## DATA SECTION:

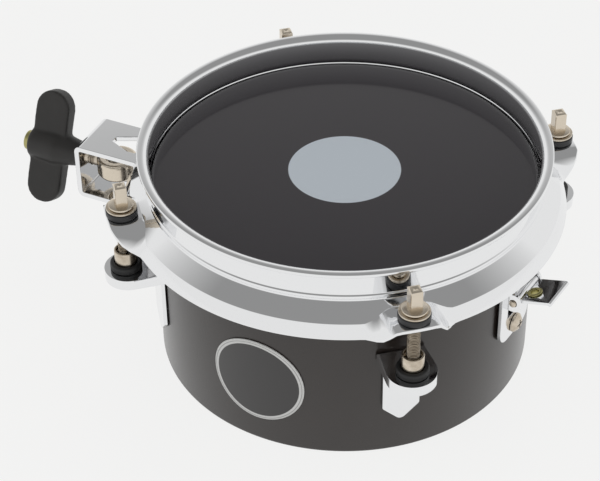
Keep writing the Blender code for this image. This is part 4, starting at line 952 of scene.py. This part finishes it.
def snarePieces(finishes):
    snare = {
        "strands": 10, "turns": 90.0, "tilt": 0.034973,
        **inMetres({
            "spacing": 2.5, "coil": 0.85, "wire": 0.25, "start": 12.1, "end": 175.6, "level": 2.8,
            "axis": -91.1, "axisLevel": -4.7,
        }),
    }
    plate = inMetres({
        "near": 4.1, "nearHole": 8.1, "far": 163.6, "farHole": 179.6, "long": 20, "half": 13.2, "low": 1.3,
        "high": 2.1, "hole": 1.8, "softEdge": 0.15,
    })
    tilt = turnedBy(strainerTurn, (snare["axis"], 0, snare["axisLevel"]), snare["tilt"])
    coils = meshObject("snareCoils", bmesh.new())
    runTree(coils, coilsTree(), {
        "Strands": snare["strands"], "Spacing": snare["spacing"], "Turns": snare["turns"],
        "Coil Radius": snare["coil"], "Wire Radius": snare["wire"], "Length": snare["end"] - snare["start"],
        "Finish": finishes["steel"].material,
    })
    side = -(snare["strands"] - 1) / 2 * snare["spacing"]
    coils.data.transform(tilt @ Matrix.Translation((snare["start"], side, snare["level"])))
    coils.data.shade_smooth()
    finishPiece(coils, finishes["steel"], "carrier", ["snare_wires"])
    for end in ("near", "far"):
        low = plate[end]
        corner = (low + plate["long"], plate["half"], plate["high"])
        bar = blockMesh((low, -plate["half"], plate["low"]), corner)
        hole = barMesh("Z", plate["hole"], 0, 4 * mm, (plate[end + "Hole"], 0), 24)
        piece = shapePiece(end + "SolderPlate", bar, tilt, cuts=[hole], bevel=plate["softEdge"])
        finishPiece(piece, finishes["brass"], "carrier")
    print("snares made")


def dressPlainNodes(finishes):
    looks = {
        "bracket_screw_1": "steel", "bracket_screw_2": "steel", "strainer_nut": "steel",
        "snare_carrier": "steel", "snare_screw_1": "nickel", "snare_screw_2": "nickel",
        "butt_bracket": "steel", "butt_pin": "nickel", "butt_screw": "nickel", "butt_nut": "steel",
    }
    for node, look in looks.items():
        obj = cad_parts[node]
        obj.data.materials.clear()
        obj.data.materials.append(finishes[look].material)
    print("plain nodes dressed")


def makeFloor():
    floor = {
        "half": 6.0, "level": -0.1094, "color": (0.88, 0.88, 0.875), "roughness": 0.7,
        "glow": (0.93, 0.93, 0.925), "share": 0.9,
    }
    half = floor["half"]
    mesh = bpy.data.meshes.new("studioFloor")
    spots = [(x, y, floor["level"]) for x, y in rectLine(-half, -half, half, half)]
    mesh.from_pydata(spots, [], [(0, 1, 2, 3)])
    finish = Finish("paleFloor", floor["color"], floor["roughness"])
    camera, glossy = (
        finish.add("ShaderNodeLightPath", {}, {}, out=ray) for ray in ("Is Camera Ray", "Is Glossy Ray")
    )
    plain = Wire(finish, finish.shader.outputs[0])
    glow = finish.add("ShaderNodeEmission", {}, {"Color": (*floor["glow"], 1), "Strength": 1.0})
    mixed = finish.add("ShaderNodeMixShader", {}, {0: (camera + glossy) * floor["share"], 1: plain, 2: glow})
    finish.put(finish.nodes["Material Output"], {"Surface": mixed})
    mesh.materials.append(finish.material)
    looseObject("studioFloor", mesh)


def makeLamp(name, place, size, power):
    light = bpy.data.lights.new(name, "AREA")
    light.shape, light.size, light.size_y, light.energy = "RECTANGLE", size[0], size[1], power
    lamp = looseObject(name, light)
    lamp.location = place
    lamp.rotation_euler = (-Vector(place)).to_track_quat("-Z", "Y").to_euler()
    lamp.visible_glossy = False  # no white squares in the chrome


def makeAir():  # bright near the horizon, darker above, and plain pale for the camera
    air = {"color": (0.915, 0.915, 0.91), "low": 0.4, "high": 0.68, "horizon": 0.95, "zenith": 0.34}
    world = bpy.data.worlds.new("studioAir")
    bpy.context.scene.world = world
    world.use_nodes = True
    graph = Graph(world.node_tree)
    way = graph.add("ShaderNodeTexCoord", {}, {}, out="Generated")
    height = graph.add("ShaderNodeSeparateXYZ", {}, {0: way}, out="Z")
    sky = graph.add("ShaderNodeMapRange", {}, {
        "Value": height, "From Min": air["low"], "From Max": air["high"], "To Min": air["horizon"],
        "To Max": air["zenith"],
    })
    seen = graph.add("ShaderNodeLightPath", {}, {}, out="Is Camera Ray")
    level = graph.add("ShaderNodeMapRange", {}, {"Value": seen, "To Min": sky, "To Max": 1.0})
    graph.put(graph.nodes["Background"], {"Color": (*air["color"], 1), "Strength": level})


def makeStudio():
    lamps = {  # place, width and height, watts
        "keyLamp": ((-1.2, -1.3, 1.9), (1.6, 1.6), 7),
        "fillLamp": ((1.9, -0.2, 0.8), (1.0, 1.2), 4),
        "topLamp": ((0.2, 0.9, 2.1), (1.6, 1.0), 5),
        "frontLamp": ((1.0, -1.85, 0.85), (3.4, 0.8), 4),
    }
    makeFloor()
    for name, (place, size, power) in lamps.items():
        makeLamp(name, place, size, power)
    makeAir()
    bpy.context.scene.view_settings.view_transform = "Standard"


def makeCamera():
    shot = {
        "place": (0.3847, -0.7056, 0.5874), "along": (-0.39596, 0.67708, -0.62030), "lens": 112.93,
        "roll": math.radians(-0.81),
    }
    data = bpy.data.cameras.new("photoCamera")
    data.lens, data.sensor_width, data.sensor_fit = shot["lens"], 36, "HORIZONTAL"
    camera = looseObject("photoCamera", data)
    look = Vector(shot["along"]).to_track_quat("-Z", "Y").to_matrix().to_4x4()
    camera.matrix_world = Matrix.Translation(shot["place"]) @ look @ Matrix.Rotation(shot["roll"], 4, "Z")
    bpy.context.scene.camera = camera


def makeFinishes():
    outward = (math.cos(bracketTurn), math.sin(bracketTurn), 0)
    return {
        "chrome": chromeFinish(), "nickel": nickelFinish(), "paint": paintFinish(), "film": filmFinish(),
        "badge": badgeFinish(),
        "rodThread": threadedFinish("rodThread", (0, 0, -1), 6 * mm, 1.0 * mm),
        "eyeThread": threadedFinish("eyeThread", outward, 153.5 * mm, 1.25 * mm),
        "aluminium": metalFinish("hoopAluminium", (0.75, 0.75, 0.76), 0.35),
        "steel": metalFinish("zincSteel", (0.62, 0.62, 0.6), 0.32),
        "brass": metalFinish("dullBrass", (0.5, 0.46, 0.2), 0.34),
        "nylon": mouldedFinish("blackNylon", (0.015, 0.015, 0.016), 0.4, 1.0 * mm, 0.02 * mm),
        "rubber": mouldedFinish("blackRubber", (0.011, 0.011, 0.011), 0.5, 1.2 * mm, 0.04 * mm),
        "plastic": mouldedFinish("blackPlastic", (0.014, 0.013, 0.012), 0.48, 0.6 * mm, 0.05 * mm),
    }


finishes = makeFinishes()
copies = copiesTree()
shellPiece(finishes)
headPieces(finishes)
rimPiece(finishes)
rodPieces(finishes, threadTree())
lugPieces(finishes, copies)
badgePiece(finishes)
clampPieces(finishes)
strainerPieces(finishes)
snarePieces(finishes)
dressPlainNodes(finishes)
makeStudio()
makeCamera()

print("scene done")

## JOB:
Extract the full listing above without altering anything.

## WRITTEN RESPONSE:
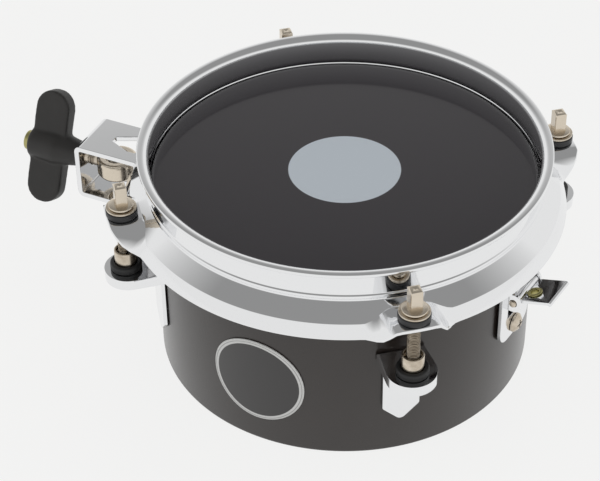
Keep writing the Blender code for this image. This is part 4, starting at line 952 of scene.py. This part finishes it.
def snarePieces(finishes):
    snare = {
        "strands": 10, "turns": 90.0, "tilt": 0.034973,
        **inMetres({
            "spacing": 2.5, "coil": 0.85, "wire": 0.25, "start": 12.1, "end": 175.6, "level": 2.8,
            "axis": -91.1, "axisLevel": -4.7,
        }),
    }
    plate = inMetres({
        "near": 4.1, "nearHole": 8.1, "far": 163.6, "farHole": 179.6, "long": 20, "half": 13.2, "low": 1.3,
        "high": 2.1, "hole": 1.8, "softEdge": 0.15,
    })
    tilt = turnedBy(strainerTurn, (snare["axis"], 0, snare["axisLevel"]), snare["tilt"])
    coils = meshObject("snareCoils", bmesh.new())
    runTree(coils, coilsTree(), {
        "Strands": snare["strands"], "Spacing": snare["spacing"], "Turns": snare["turns"],
        "Coil Radius": snare["coil"], "Wire Radius": snare["wire"], "Length": snare["end"] - snare["start"],
        "Finish": finishes["steel"].material,
    })
    side = -(snare["strands"] - 1) / 2 * snare["spacing"]
    coils.data.transform(tilt @ Matrix.Translation((snare["start"], side, snare["level"])))
    coils.data.shade_smooth()
    finishPiece(coils, finishes["steel"], "carrier", ["snare_wires"])
    for end in ("near", "far"):
        low = plate[end]
        corner = (low + plate["long"], plate["half"], plate["high"])
        bar = blockMesh((low, -plate["half"], plate["low"]), corner)
        hole = barMesh("Z", plate["hole"], 0, 4 * mm, (plate[end + "Hole"], 0), 24)
        piece = shapePiece(end + "SolderPlate", bar, tilt, cuts=[hole], bevel=plate["softEdge"])
        finishPiece(piece, finishes["brass"], "carrier")
    print("snares made")


def dressPlainNodes(finishes):
    looks = {
        "bracket_screw_1": "steel", "bracket_screw_2": "steel", "strainer_nut": "steel",
        "snare_carrier": "steel", "snare_screw_1": "nickel", "snare_screw_2": "nickel",
        "butt_bracket": "steel", "butt_pin": "nickel", "butt_screw": "nickel", "butt_nut": "steel",
    }
    for node, look in looks.items():
        obj = cad_parts[node]
        obj.data.materials.clear()
        obj.data.materials.append(finishes[look].material)
    print("plain nodes dressed")


def makeFloor():
    floor = {
        "half": 6.0, "level": -0.1094, "color": (0.88, 0.88, 0.875), "roughness": 0.7,
        "glow": (0.93, 0.93, 0.925), "share": 0.9,
    }
    half = floor["half"]
    mesh = bpy.data.meshes.new("studioFloor")
    spots = [(x, y, floor["level"]) for x, y in rectLine(-half, -half, half, half)]
    mesh.from_pydata(spots, [], [(0, 1, 2, 3)])
    finish = Finish("paleFloor", floor["color"], floor["roughness"])
    camera, glossy = (
        finish.add("ShaderNodeLightPath", {}, {}, out=ray) for ray in ("Is Camera Ray", "Is Glossy Ray")
    )
    plain = Wire(finish, finish.shader.outputs[0])
    glow = finish.add("ShaderNodeEmission", {}, {"Color": (*floor["glow"], 1), "Strength": 1.0})
    mixed = finish.add("ShaderNodeMixShader", {}, {0: (camera + glossy) * floor["share"], 1: plain, 2: glow})
    finish.put(finish.nodes["Material Output"], {"Surface": mixed})
    mesh.materials.append(finish.material)
    looseObject("studioFloor", mesh)


def makeLamp(name, place, size, power):
    light = bpy.data.lights.new(name, "AREA")
    light.shape, light.size, light.size_y, light.energy = "RECTANGLE", size[0], size[1], power
    lamp = looseObject(name, light)
    lamp.location = place
    lamp.rotation_euler = (-Vector(place)).to_track_quat("-Z", "Y").to_euler()
    lamp.visible_glossy = False  # no white squares in the chrome


def makeAir():  # bright near the horizon, darker above, and plain pale for the camera
    air = {"color": (0.915, 0.915, 0.91), "low": 0.4, "high": 0.68, "horizon": 0.95, "zenith": 0.34}
    world = bpy.data.worlds.new("studioAir")
    bpy.context.scene.world = world
    world.use_nodes = True
    graph = Graph(world.node_tree)
    way = graph.add("ShaderNodeTexCoord", {}, {}, out="Generated")
    height = graph.add("ShaderNodeSeparateXYZ", {}, {0: way}, out="Z")
    sky = graph.add("ShaderNodeMapRange", {}, {
        "Value": height, "From Min": air["low"], "From Max": air["high"], "To Min": air["horizon"],
        "To Max": air["zenith"],
    })
    seen = graph.add("ShaderNodeLightPath", {}, {}, out="Is Camera Ray")
    level = graph.add("ShaderNodeMapRange", {}, {"Value": seen, "To Min": sky, "To Max": 1.0})
    graph.put(graph.nodes["Background"], {"Color": (*air["color"], 1), "Strength": level})


def makeStudio():
    lamps = {  # place, width and height, watts
        "keyLamp": ((-1.2, -1.3, 1.9), (1.6, 1.6), 7),
        "fillLamp": ((1.9, -0.2, 0.8), (1.0, 1.2), 4),
        "topLamp": ((0.2, 0.9, 2.1), (1.6, 1.0), 5),
        "frontLamp": ((1.0, -1.85, 0.85), (3.4, 0.8), 4),
    }
    makeFloor()
    for name, (place, size, power) in lamps.items():
        makeLamp(name, place, size, power)
    makeAir()
    bpy.context.scene.view_settings.view_transform = "Standard"


def makeCamera():
    shot = {
        "place": (0.3847, -0.7056, 0.5874), "along": (-0.39596, 0.67708, -0.62030), "lens": 112.93,
        "roll": math.radians(-0.81),
    }
    data = bpy.data.cameras.new("photoCamera")
    data.lens, data.sensor_width, data.sensor_fit = shot["lens"], 36, "HORIZONTAL"
    camera = looseObject("photoCamera", data)
    look = Vector(shot["along"]).to_track_quat("-Z", "Y").to_matrix().to_4x4()
    camera.matrix_world = Matrix.Translation(shot["place"]) @ look @ Matrix.Rotation(shot["roll"], 4, "Z")
    bpy.context.scene.camera = camera


def makeFinishes():
    outward = (math.cos(bracketTurn), math.sin(bracketTurn), 0)
    return {
        "chrome": chromeFinish(), "nickel": nickelFinish(), "paint": paintFinish(), "film": filmFinish(),
        "badge": badgeFinish(),
        "rodThread": threadedFinish("rodThread", (0, 0, -1), 6 * mm, 1.0 * mm),
        "eyeThread": threadedFinish("eyeThread", outward, 153.5 * mm, 1.25 * mm),
        "aluminium": metalFinish("hoopAluminium", (0.75, 0.75, 0.76), 0.35),
        "steel": metalFinish("zincSteel", (0.62, 0.62, 0.6), 0.32),
        "brass": metalFinish("dullBrass", (0.5, 0.46, 0.2), 0.34),
        "nylon": mouldedFinish("blackNylon", (0.015, 0.015, 0.016), 0.4, 1.0 * mm, 0.02 * mm),
        "rubber": mouldedFinish("blackRubber", (0.011, 0.011, 0.011), 0.5, 1.2 * mm, 0.04 * mm),
        "plastic": mouldedFinish("blackPlastic", (0.014, 0.013, 0.012), 0.48, 0.6 * mm, 0.05 * mm),
    }


finishes = makeFinishes()
copies = copiesTree()
shellPiece(finishes)
headPieces(finishes)
rimPiece(finishes)
rodPieces(finishes, threadTree())
lugPieces(finishes, copies)
badgePiece(finishes)
clampPieces(finishes)
strainerPieces(finishes)
snarePieces(finishes)
dressPlainNodes(finishes)
makeStudio()
makeCamera()

print("scene done")